## Exercise objective
Copy out exactly the lines from the start of the data to the line containing "left and right.". Include both.

## Data provided
☆ ☆ ☆ ☆ ☆ ☆ ☆

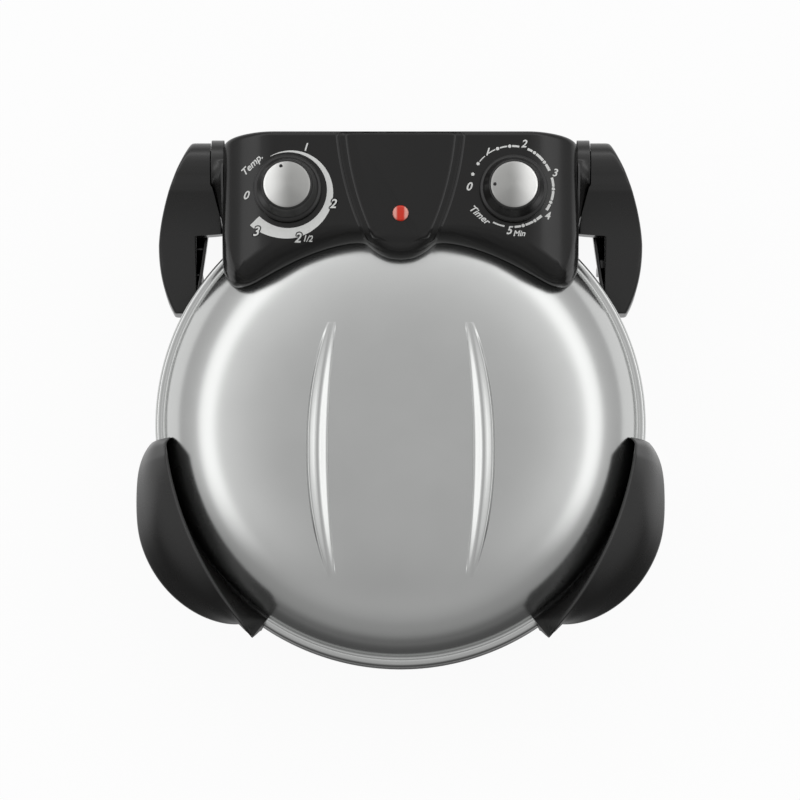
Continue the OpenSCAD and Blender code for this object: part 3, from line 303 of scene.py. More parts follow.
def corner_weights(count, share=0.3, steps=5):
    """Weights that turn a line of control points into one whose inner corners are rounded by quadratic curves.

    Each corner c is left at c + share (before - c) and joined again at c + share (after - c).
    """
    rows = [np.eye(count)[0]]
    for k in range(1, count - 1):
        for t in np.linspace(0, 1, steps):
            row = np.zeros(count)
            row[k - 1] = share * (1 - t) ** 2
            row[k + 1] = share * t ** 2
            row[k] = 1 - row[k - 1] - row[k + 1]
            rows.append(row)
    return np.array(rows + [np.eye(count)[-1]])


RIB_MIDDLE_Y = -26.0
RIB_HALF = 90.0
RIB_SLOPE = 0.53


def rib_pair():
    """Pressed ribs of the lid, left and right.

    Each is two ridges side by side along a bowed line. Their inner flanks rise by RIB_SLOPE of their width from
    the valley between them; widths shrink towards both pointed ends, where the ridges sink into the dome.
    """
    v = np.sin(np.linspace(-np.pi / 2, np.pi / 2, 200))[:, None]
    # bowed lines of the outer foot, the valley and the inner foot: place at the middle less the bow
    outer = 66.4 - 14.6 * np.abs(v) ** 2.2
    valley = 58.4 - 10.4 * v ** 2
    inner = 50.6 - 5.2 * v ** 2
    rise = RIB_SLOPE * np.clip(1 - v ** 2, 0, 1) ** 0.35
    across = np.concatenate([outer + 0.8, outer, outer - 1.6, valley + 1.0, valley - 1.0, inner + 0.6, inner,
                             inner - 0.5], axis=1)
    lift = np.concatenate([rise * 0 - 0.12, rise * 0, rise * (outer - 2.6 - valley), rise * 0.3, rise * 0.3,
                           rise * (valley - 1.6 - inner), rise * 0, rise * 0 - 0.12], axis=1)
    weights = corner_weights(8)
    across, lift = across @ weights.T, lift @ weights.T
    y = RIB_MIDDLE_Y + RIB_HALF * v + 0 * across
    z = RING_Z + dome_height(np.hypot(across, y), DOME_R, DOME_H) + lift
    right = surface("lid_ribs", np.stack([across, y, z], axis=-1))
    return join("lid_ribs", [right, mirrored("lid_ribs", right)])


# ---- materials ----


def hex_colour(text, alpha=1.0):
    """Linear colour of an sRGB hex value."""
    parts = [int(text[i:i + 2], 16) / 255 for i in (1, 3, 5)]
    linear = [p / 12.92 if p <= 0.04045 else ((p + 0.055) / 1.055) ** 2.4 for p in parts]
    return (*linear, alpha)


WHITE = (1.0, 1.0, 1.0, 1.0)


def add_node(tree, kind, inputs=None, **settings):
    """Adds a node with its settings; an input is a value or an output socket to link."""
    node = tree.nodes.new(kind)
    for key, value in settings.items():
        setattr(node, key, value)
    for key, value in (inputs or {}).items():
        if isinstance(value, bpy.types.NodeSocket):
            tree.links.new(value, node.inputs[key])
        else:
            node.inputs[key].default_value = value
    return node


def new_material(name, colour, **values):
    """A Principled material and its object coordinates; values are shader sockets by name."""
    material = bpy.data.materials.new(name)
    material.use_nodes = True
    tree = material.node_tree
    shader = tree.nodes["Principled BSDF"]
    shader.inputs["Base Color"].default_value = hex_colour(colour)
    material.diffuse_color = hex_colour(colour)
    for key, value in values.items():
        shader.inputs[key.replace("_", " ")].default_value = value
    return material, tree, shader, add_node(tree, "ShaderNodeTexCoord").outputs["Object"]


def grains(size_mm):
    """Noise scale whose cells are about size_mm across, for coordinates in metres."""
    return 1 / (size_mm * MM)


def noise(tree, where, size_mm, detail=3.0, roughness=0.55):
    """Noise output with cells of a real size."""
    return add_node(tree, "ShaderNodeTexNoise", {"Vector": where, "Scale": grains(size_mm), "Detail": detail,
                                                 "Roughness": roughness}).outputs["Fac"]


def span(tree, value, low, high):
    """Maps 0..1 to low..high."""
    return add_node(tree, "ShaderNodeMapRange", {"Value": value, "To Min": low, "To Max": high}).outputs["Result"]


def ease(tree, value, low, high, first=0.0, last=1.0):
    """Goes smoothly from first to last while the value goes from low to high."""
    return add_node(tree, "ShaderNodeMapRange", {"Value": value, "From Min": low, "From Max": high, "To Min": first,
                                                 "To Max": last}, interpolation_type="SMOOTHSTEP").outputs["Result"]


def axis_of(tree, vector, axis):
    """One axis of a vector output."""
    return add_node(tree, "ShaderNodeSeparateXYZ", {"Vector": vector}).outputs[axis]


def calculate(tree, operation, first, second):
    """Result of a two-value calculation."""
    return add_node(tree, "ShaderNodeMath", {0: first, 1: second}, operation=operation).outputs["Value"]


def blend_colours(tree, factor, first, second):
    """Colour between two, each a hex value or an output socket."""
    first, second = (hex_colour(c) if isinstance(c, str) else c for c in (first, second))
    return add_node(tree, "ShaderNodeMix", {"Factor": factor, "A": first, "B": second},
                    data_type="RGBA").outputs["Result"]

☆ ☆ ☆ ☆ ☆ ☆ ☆

## Exercise solution
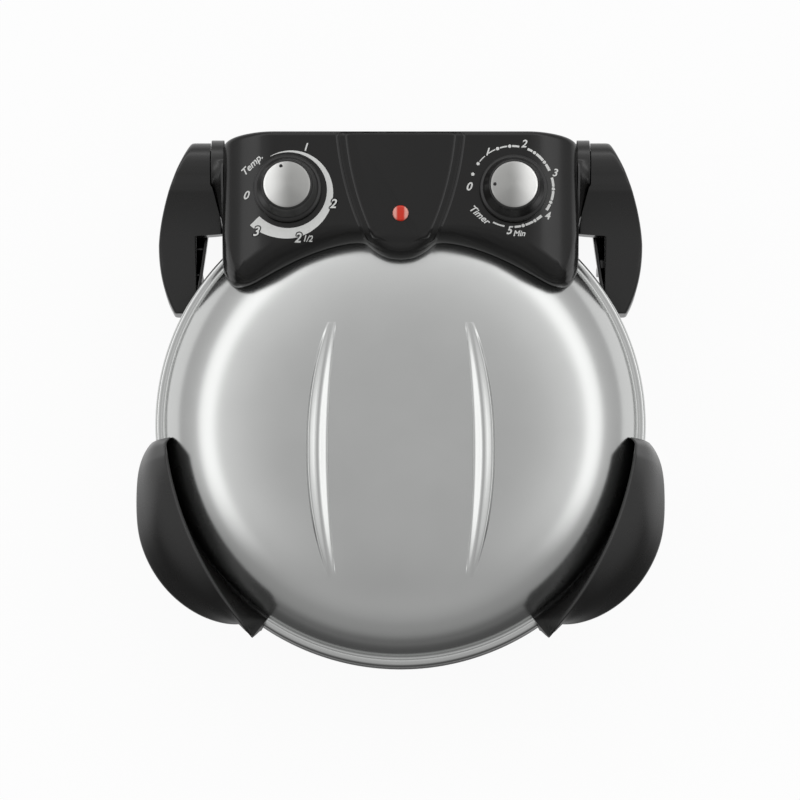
Continue the OpenSCAD and Blender code for this object: part 3, from line 303 of scene.py. More parts follow.
def corner_weights(count, share=0.3, steps=5):
    """Weights that turn a line of control points into one whose inner corners are rounded by quadratic curves.

    Each corner c is left at c + share (before - c) and joined again at c + share (after - c).
    """
    rows = [np.eye(count)[0]]
    for k in range(1, count - 1):
        for t in np.linspace(0, 1, steps):
            row = np.zeros(count)
            row[k - 1] = share * (1 - t) ** 2
            row[k + 1] = share * t ** 2
            row[k] = 1 - row[k - 1] - row[k + 1]
            rows.append(row)
    return np.array(rows + [np.eye(count)[-1]])


RIB_MIDDLE_Y = -26.0
RIB_HALF = 90.0
RIB_SLOPE = 0.53


def rib_pair():
    """Pressed ribs of the lid, left and right.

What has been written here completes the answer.